Keep in mind the continuity, and…
One contrafactual Jenkins doesn’t consider is that had Wategate not irradiated the Republicans, it’s likely the GOP would have remained in the White House through the end of the 1970s and paid the price for the decay of the period.
Since Nixon was incapable of not being a corrupt vindictive paranoid bastard and was incapable of not involving orchestrating the Watergate burglary, a better historical “what if” is, if Ford had squeaked by Carter instead of Carter squeaking by Ford, the GOP would have paid for the price of the disasters that fell upon us all during that period, and the organization, whatever that is, of the Democratic Party would have been in better shape in the 1980s.
For what that is worth. But only maybe.
Now, the problem with this “Losing By Winning” strategy is that it’s coinciding with the attack on the Howard Dean “50-state strategy”, the suggestion that the Democratic Party run in and out of areas where the Democratic Party has become dormant and decayed, and try to build it up into something. The now famous quote from Paul Begala is “What he has spent it on, apparently, is just hiring a bunch of staff people to wander around Utah and Mississippi and pick their nose.” It’s the Professional Baseball analogy passing by an impressive trade for an all-star in favour of trading to beef up your Farm System.
As it were, you would think it would be embarrassing for the Democratic Party if they picked up — say — a mere half dozen seats in a year where the Congress has an approval rating in the twenties. You would think they would realize how these things look.

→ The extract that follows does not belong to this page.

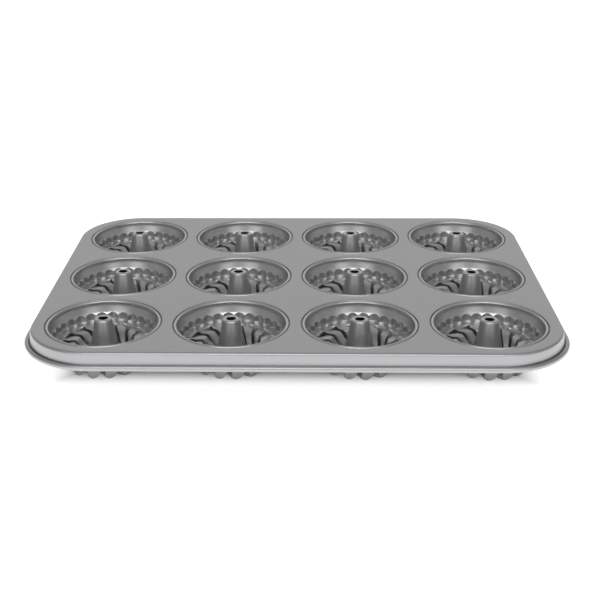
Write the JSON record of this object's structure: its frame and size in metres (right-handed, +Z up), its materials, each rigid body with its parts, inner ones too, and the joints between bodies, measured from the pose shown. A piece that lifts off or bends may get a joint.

The problem here is that there appears to be a mentality within the Democratic Party to do neither, and amble forward awkwardly, consolidating nothing but their modest levels of power within the system. Theoretically these politicians believe in stuff and believe that the nation would be better served with specific political tenants in place. Say, for example, you would think they would believe that Goldmark would better serves the fifth Congressional district of Washington State than McMorris — as an example of that absurd situation I postulated back a ways on where their mentality would take us.